Финское посольство располагалось в собственном здании, а все остальные, как я понял, занимали арендованные у советского правительства строения. Некоторые посольские особняки были шикарными дворцами, которые ранее принадлежали московским богатым промышленникам и купцам, а после Октябрьской революции были у них отобраны, «национализированы». Один посол рассказывал, что 45-летняя дочь бывшего покойного владельца особняка работает в его посольстве машинисткой. Она родилась и выросла в этом доме и теперь была счастлива, что может жить в нём. Посол добавил, что этот факт хорошо иллюстрирует характер русского человека, который живёт сегодняшним днём, быстро забывает своё прошлое и легко покоряется всему происходящему. Что касается финнов, то некоторое время назад у нас было построено собственное здание, которое мы привели в порядок в течение нескольких недель после окончания войны. До того мы оставались гостями советского правительства. Долго пользоваться угощениями и дружелюбием принимающей стороны постепенно стало казаться мне всё менее и менее приличным, хотя в отношении удобства и обслуживания претензий у нас не было. Поэтому я сообщил заведующему резиденцией, что мы переезжаем в гостиницу. Он спросил, недовольны ли мы чем-нибудь. Узнав, что мы всем довольны, он сообщил, что имеет указание заботиться о нас вплоть до нашего переезда в собственное посольское здание. Если же мы сейчас отправимся в гостиницу, то ему со всем обслуживающим персоналом, вплоть до поваров, придётся сопровождать нас туда же. Поэтому он настойчиво просил меня оставаться на месте, что я с удовольствием и сделал.
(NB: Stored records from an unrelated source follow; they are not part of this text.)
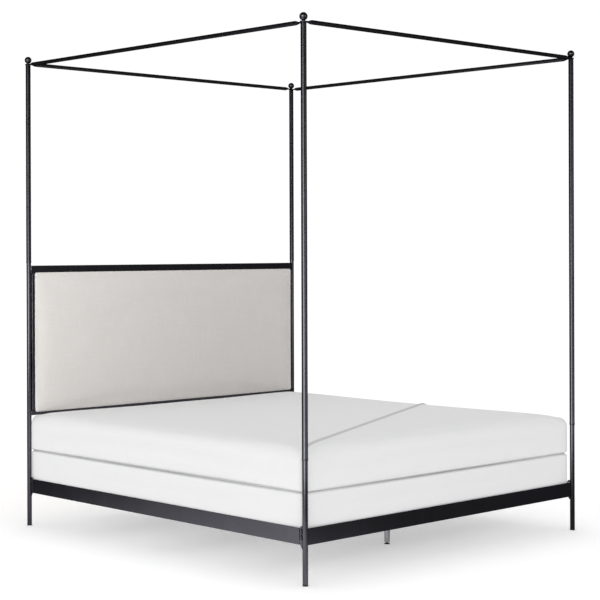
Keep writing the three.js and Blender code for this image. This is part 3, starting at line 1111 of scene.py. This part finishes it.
# The floor looks white, but the metal mirrors only a pool of it.
def makeFloor():
    made = bmesh.new()
    bmesh.ops.create_grid(made, x_segments=1, y_segments=1, size=studio["floorSize"] / 2)
    mesh = bpy.data.meshes.new("floor")
    made.to_mesh(mesh)
    made.free()
    floor = bpy.data.objects.new("floor", mesh)
    scene.collection.objects.link(floor)
    material, tree, shader, place = newMaterial("studio_floor", {
        "Roughness": 0.9,
        "Specular IOR Level": 0.0,
        "Emission Color": (1, 1, 1, 1),
    })
    mirrored = tree.nodes.new("ShaderNodeLightPath").outputs["Is Glossy Ray"]
    colour = mixColour(tree, mirrored, studio["floorColour"], (0, 0, 0, 1))
    link(tree, colour, shader.inputs["Base Color"])
    away = addNode(tree, "ShaderNodeVectorMath", {
        0: place["Object"],
        1: (*studio["mirrorPool"], 0),
    }, operation="DISTANCE").outputs["Value"]
    fade = addNode(tree, "ShaderNodeMapRange", {
        "Value": away,
        "From Max": studio["mirrorReach"],
        "To Min": studio["mirrorGlow"][1],
        "To Max": studio["mirrorGlow"][0],
    }, interpolation_type="SMOOTHSTEP").outputs[0]
    out = addNode(tree, "ShaderNodeVectorMath", {0: place["Object"]}, operation="LENGTH")
    white = addNode(tree, "ShaderNodeMapRange", {
        "Value": out.outputs["Value"],
        "From Min": studio["floorFade"][0],
        "From Max": studio["floorFade"][1],
        "To Min": studio["floorGlow"][0],
        "To Max": studio["floorGlow"][1],
    }).outputs[0]
    glow = addNode(tree, "ShaderNodeMix", {0: mirrored, 2: white, 3: fade}).outputs[0]
    link(tree, glow, shader.inputs["Emission Strength"])
    mesh.materials.append(material)


def makeWorld():
    world = bpy.data.worlds.new("studio")
    scene.world = world
    world.use_nodes = True
    tree = world.node_tree
    sky = tree.nodes["Background"]
    sky.inputs["Color"].default_value = (1, 1, 1, 1)
    path = tree.nodes.new("ShaderNodeLightPath").outputs
    unseen = spread(tree, path["Is Glossy Ray"], studio["worldAround"], studio["worldMirrored"])
    seen = studio["worldSeen"]
    strength = addNode(tree, "ShaderNodeMix", {0: path["Is Camera Ray"], 2: unseen, 3: seen}).outputs[0]
    link(tree, strength, sky.inputs["Strength"])


def makePanel(panel):
    data = bpy.data.lights.new(panel["name"], "AREA")
    data.shape = "RECTANGLE"
    data.size, data.size_y = panel["size"]
    data.energy = panel["radiance"] * math.pi * data.size * data.size_y
    lamp = bpy.data.objects.new(panel["name"], data)
    lamp.location = panel["place"]
    toward = Vector(panel["aim"]) - lamp.location
    lamp.rotation_euler = toward.to_track_quat("-Z", "Y").to_euler()
    lamp.visible_camera = False
    lamp.visible_glossy = panel.get("glossy", True)
    lamp.visible_diffuse = panel.get("diffuse", True)
    scene.collection.objects.link(lamp)
    if "only" in panel:
        lit = bpy.data.collections.new(f"lit_by_{panel['name']}")
        lit.objects.link(bpy.data.objects[panel["only"]])
        lamp.light_linking.receiver_collection = lit


makeFloor()
makeWorld()
for panel in panels:
    makePanel(panel)
scene.view_settings.view_transform = "Standard"
print("studio made")
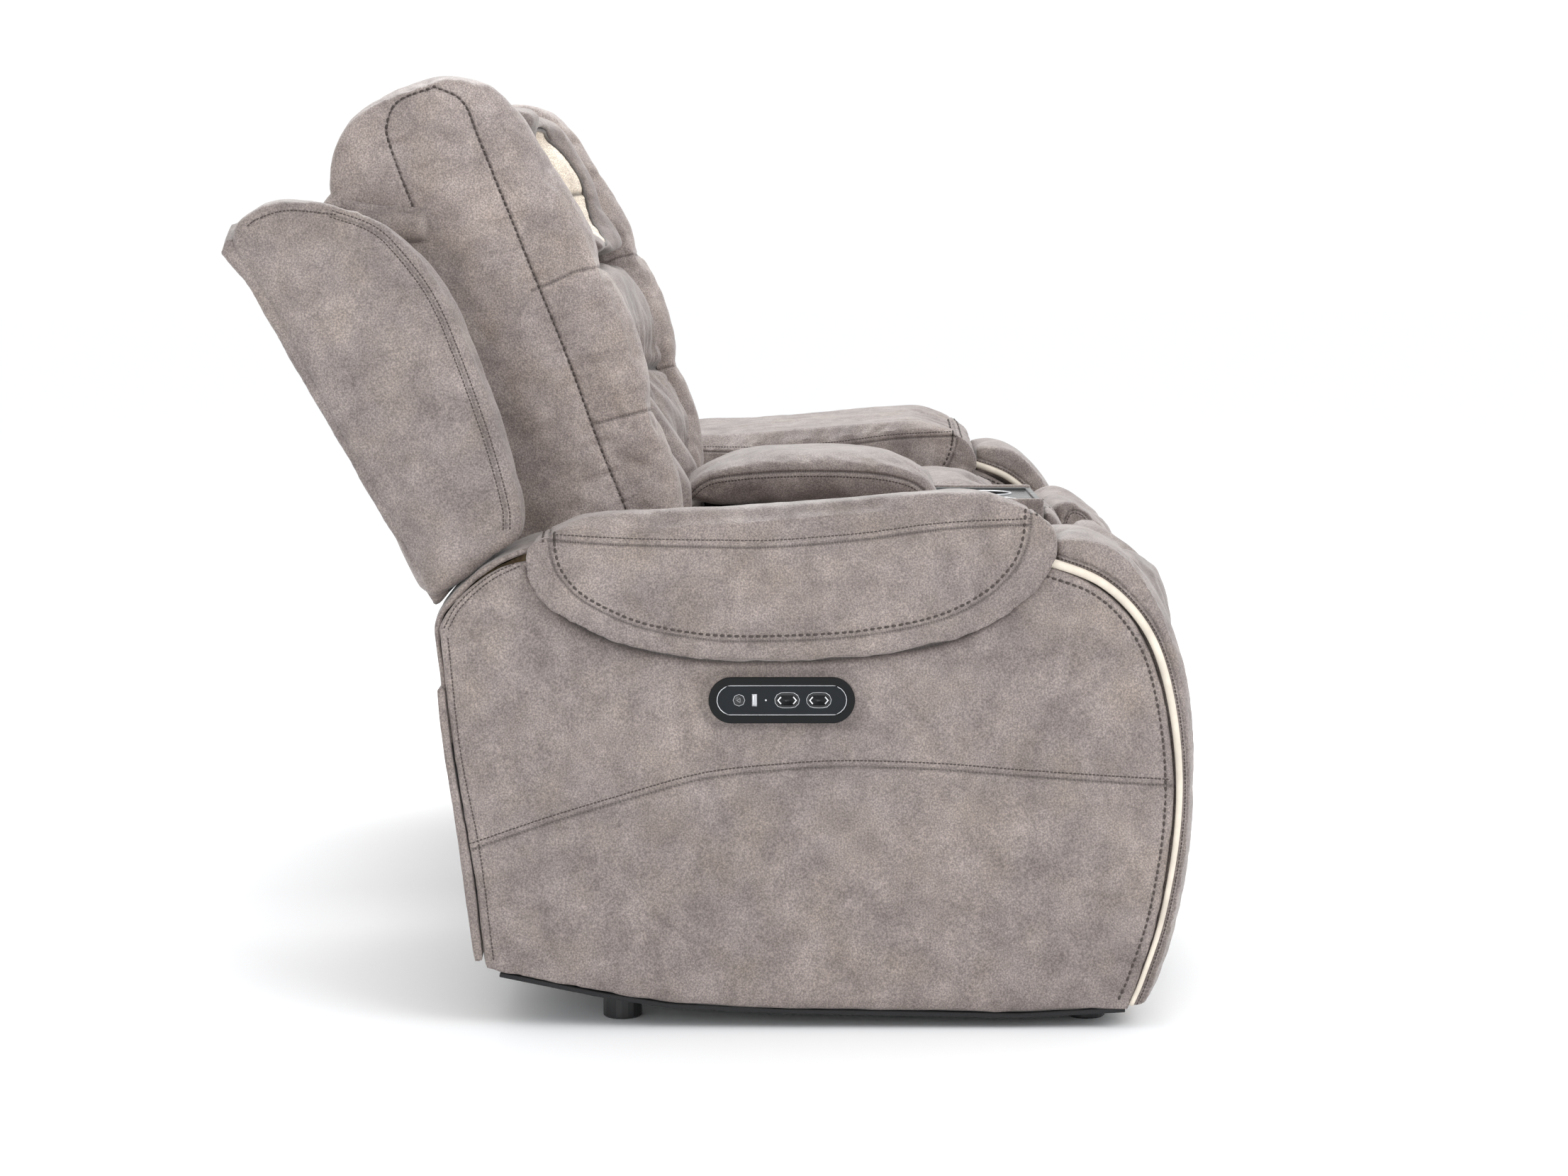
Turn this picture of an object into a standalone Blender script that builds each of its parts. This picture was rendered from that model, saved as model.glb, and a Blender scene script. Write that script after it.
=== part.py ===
"""Two-seat power reclining loveseat with a centre console, modelled in metres.

X is the width, the sitter faces -Y, and Z is up. The origin is on the floor under the middle.
"""
import math

import bpy

# Driving dimensions (m). The side values are distances from the centre plane.
CONSOLE_SIDE = 0.128
LID_SIDE = 0.122
SEAT_INNER = 0.136
SEAT_OUTER = 0.702
ARM_INNER = 0.735
ARM_OUTER = 0.955
PANEL_THICK = 0.022
PAD_INNER = 0.708
PAD_OUTER = 0.980
WING_INNER = 0.7045
WING_OUTER = 0.928
BOLSTER = 0.105
GAP = 0.0015
PIPING_OFFSET = 0.0068
PIPING_RADIUS = 0.0045
LINK_HALF = 0.010

# Joint axes, as (y, z)
BACK_PIVOT = (0.200, 0.320)
HEAD_PIVOT = (0.158, 0.862)
LIFT_PIVOT = (-0.350, 0.285)
KNEE_PIVOT = (-0.365, 0.085)
TILT_PIVOT = (-0.4405, 0.300)
LID_PIVOT = (0.055, 0.540)

# Control panel on the outside of each arm
PANEL_CENTRE = (-0.076, 0.381)
PANEL_HALF = (0.0825, 0.0255)
ROCKER_HALF = (0.013, 0.0075)
HOME_RADIUS = 0.0055
PANEL_PROUD = 0.006
HOME_Y = 0.0485
ROCKER_Y = {"recline": -0.006, "headrest": -0.042}
KEY_CLEARANCE = 0.0006

CUP_RADIUS = 0.040
CUP_SIDE = 0.058
CUP_Y = -0.357
CUP_DEPTH = 0.070
DECK_TOP = 0.545

FOOT_SIDE = 0.872
FOOT_RADIUS = 0.0225

COLOURS = {
    "suede": ((0.35, 0.30, 0.27, 1.0), 0.75, 0.0),
    "piping": ((0.70, 0.64, 0.54, 1.0), 0.7, 0.0),
    "timber": ((0.55, 0.40, 0.24, 1.0), 0.7, 0.0),
    "steel": ((0.06, 0.06, 0.065, 1.0), 0.45, 0.8),
    "black_plastic": ((0.02, 0.021, 0.024, 1.0), 0.4, 0.0),
}

# The arm's front edge, from the top of the side panel round to the floor line
FRONT_EDGE = [(-0.373, 0.534), (-0.435, 0.510), (-0.480, 0.466), (-0.506, 0.408), (-0.5215, 0.319),
              (-0.5215, 0.231), (-0.506, 0.133), (-0.484, 0.062), (-0.471, 0.026)]
SIDE_OUTLINE = FRONT_EDGE + [
    (-0.3465, 0.019), (-0.080, 0.0245), (0.053, 0.031), (0.133, 0.044), (0.249, 0.068),
    (0.262, 0.075), (0.277, 0.208), (0.2975, 0.319), (0.311, 0.462), (0.293, 0.493),
    (0.258, 0.524), (0.205, 0.548), (-0.340, 0.548)]
ROLL_OUTLINE = [(-0.390, 0.566), (-0.435, 0.561), (-0.480, 0.533), (-0.515, 0.470), (-0.5375, 0.399),
                (-0.546, 0.319), (-0.544, 0.213), (-0.524, 0.106), (-0.493, 0.031)]
ARM_PAD_OUTLINE = [(0.212, 0.553), (0.190, 0.586), (0.053, 0.590), (-0.080, 0.597), (-0.213, 0.611),
                   (-0.302, 0.617), (-0.351, 0.612), (-0.382, 0.577), (-0.385, 0.550),
                   (-0.364, 0.515), (-0.320, 0.475), (-0.258, 0.446), (-0.169, 0.4305),
                   (-0.080, 0.425), (0.009, 0.426), (0.098, 0.442), (0.169, 0.475), (0.204, 0.515)]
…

18 июня 1940 года я писал во втором своём докладе: «Положение иностранных представителей здесь, в Москве, заметно отличается от других стран, оно гораздо более сложное». Дипломатический корпус, по крайней мере, большинство его членов, не имеет иных контактов в официальных кругах, кроме как связанных с обсуждением конкретных служебных дел. Все беседы ограничиваются этими вопросами. Выход за их пределы, особенно на свободные темы, невозможен, представители Наркоминдела на это не идут. Сам Кремль герметически закрыт. Многие дипломаты жаловались мне на это обстоятельство. Один посланник рассказывал, что когда он попытался начать разговор на политические темы с заместителем Наркоминдел, то получил ответ: «Читайте “Правду” и “Известия”, там есть всё, что надо знать». К этому я хотел бы теперь задним числом добавить, что там, по крайней мере, в то время, не было того общеевропейского и общезападного чувства единства, основанного на общей культуре, которое, несмотря на все разногласия, нельзя не заметить у западных народов и их представителей в ходе общения и которое сближает их и порождает у них определённую солидарность.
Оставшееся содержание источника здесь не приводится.